Collected data entries:
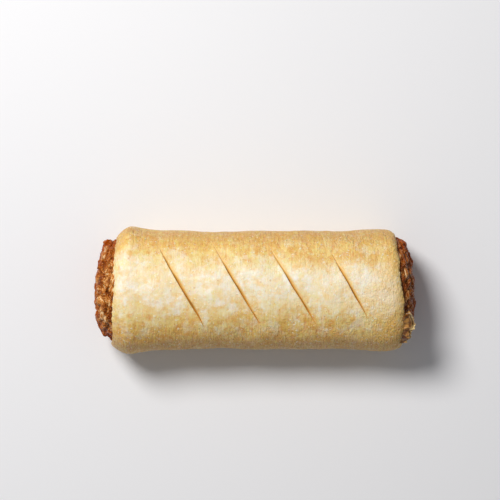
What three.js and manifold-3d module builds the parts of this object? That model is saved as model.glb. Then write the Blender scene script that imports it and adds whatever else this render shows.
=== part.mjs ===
// An unbaked sausage roll: a sheet of puff pastry rolled round a log of coarse sausage meat, with four
// slanting vent slits cut in its top. The meat runs right through and bulges, rough and lumpy, out of both
// open ends. At the right-hand end a ragged tongue of the sheet's inner turn sticks out past the rim.
//
// Millimetres, +Z up. X runs along the roll, -Y is the near side, and the roll lies flat on its base.
// The origin is the middle of the object's box, at its base.
//
// The wall is drawn on a straight tube, where a point is (along, angle, depth below the outer skin), and is
// then moved to the rolled, slightly sagged shape. Angle 0 points to +Y, and a quarter turn is up.

import * as THREE from "three";
import { mergeVertices } from "three/addons/utils/BufferGeometryUtils.js";
import Module from "manifold-3d";

const wasm = await Module();
wasm.setup();

// ---- driving dimensions ----------------------------------------------------------------------------------

const PASTRY_LEFT = -71.9; // the longest point of the left-hand edge
const PASTRY_RIGHT = 73.2; // and of the right-hand edge
const HALF_WIDTH = 29.3; // at the waist
const BELLY_HEIGHT = 19.5; // how high the widest line lies
const CROWN_RISE = 25.5; // from the widest line to the ridge
const SAG_DEPTH = 20.5; // from the widest line to where the base would be if it weren't flat
const FOOT_LEFT = -45; // the roll rests from here
const FOOT_RIGHT = 46; // to here
const FOOT_SLOPE = 0.03; // and lifts a little towards its ends
const WALL = 4.2; // the rolled sheet
const WAIST_AT = 3; // where the roll is slimmest
const END_FLARE = 1.9; // how much wider the roll is near its ends
const FLARE_REACH = 67;
const LEFT_TAPER = 2.6; // how far the roll draws in again at each end
const RIGHT_TAPER = 1.1;
const TAPER_REACH = 12; // and from how far in
const LEFT_LIP = 0.9; // how far the left-hand end stands out where its taper starts

const CROWN_FULLNESS = 2.15; // exponent of the upper half of the section; 2 is an ellipse
const BASE_FULLNESS = 3; // and of the lower half

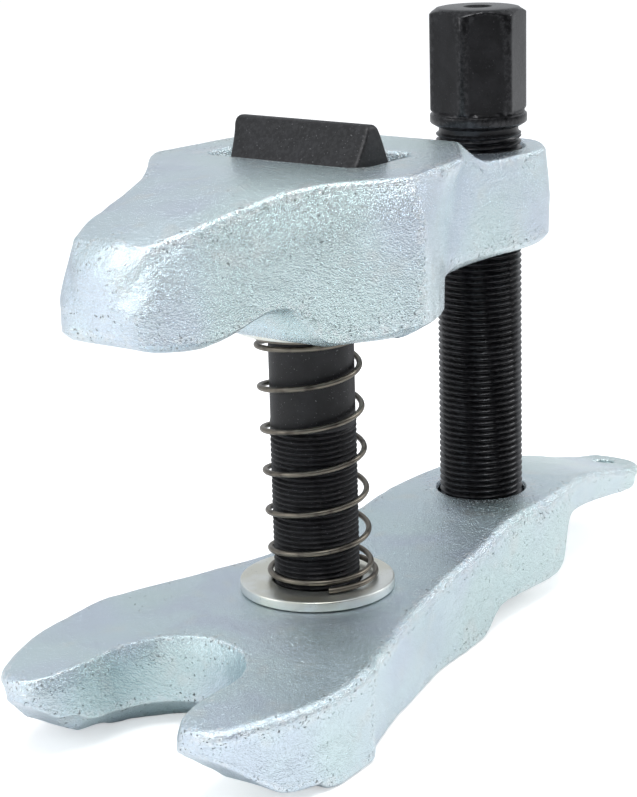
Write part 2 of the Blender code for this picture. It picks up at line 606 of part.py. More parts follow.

**The problem**:
What do the records say? Quote them all exactly.

**Result**:
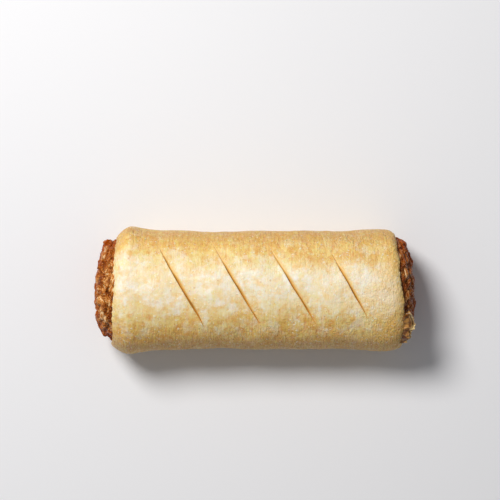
What three.js and manifold-3d module builds the parts of this object? That model is saved as model.glb. Then write the Blender scene script that imports it and adds whatever else this render shows.
=== part.mjs ===
// An unbaked sausage roll: a sheet of puff pastry rolled round a log of coarse sausage meat, with four
// slanting vent slits cut in its top. The meat runs right through and bulges, rough and lumpy, out of both
// open ends. At the right-hand end a ragged tongue of the sheet's inner turn sticks out past the rim.
//
// Millimetres, +Z up. X runs along the roll, -Y is the near side, and the roll lies flat on its base.
// The origin is the middle of the object's box, at its base.
//
// The wall is drawn on a straight tube, where a point is (along, angle, depth below the outer skin), and is
// then moved to the rolled, slightly sagged shape. Angle 0 points to +Y, and a quarter turn is up.

import * as THREE from "three";
import { mergeVertices } from "three/addons/utils/BufferGeometryUtils.js";
import Module from "manifold-3d";

const wasm = await Module();
wasm.setup();

// ---- driving dimensions ----------------------------------------------------------------------------------

const PASTRY_LEFT = -71.9; // the longest point of the left-hand edge
const PASTRY_RIGHT = 73.2; // and of the right-hand edge
const HALF_WIDTH = 29.3; // at the waist
const BELLY_HEIGHT = 19.5; // how high the widest line lies
const CROWN_RISE = 25.5; // from the widest line to the ridge
const SAG_DEPTH = 20.5; // from the widest line to where the base would be if it weren't flat
const FOOT_LEFT = -45; // the roll rests from here
const FOOT_RIGHT = 46; // to here
const FOOT_SLOPE = 0.03; // and lifts a little towards its ends
const WALL = 4.2; // the rolled sheet
const WAIST_AT = 3; // where the roll is slimmest
const END_FLARE = 1.9; // how much wider the roll is near its ends
const FLARE_REACH = 67;
const LEFT_TAPER = 2.6; // how far the roll draws in again at each end
const RIGHT_TAPER = 1.1;
const TAPER_REACH = 12; // and from how far in
const LEFT_LIP = 0.9; // how far the left-hand end stands out where its taper starts

const CROWN_FULLNESS = 2.15; // exponent of the upper half of the section; 2 is an ellipse
const BASE_FULLNESS = 3; // and of the lower half

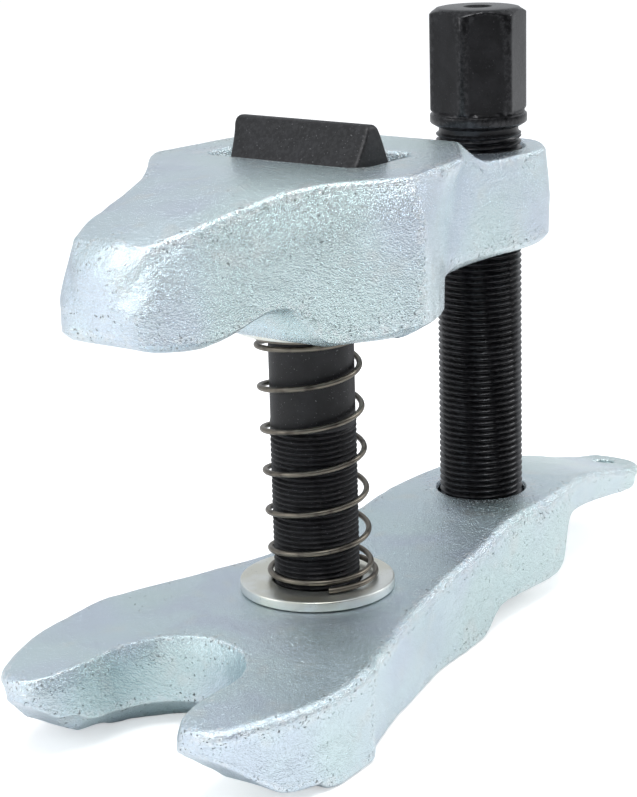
Write part 2 of the Blender code for this picture. It picks up at line 606 of part.py. More parts follow.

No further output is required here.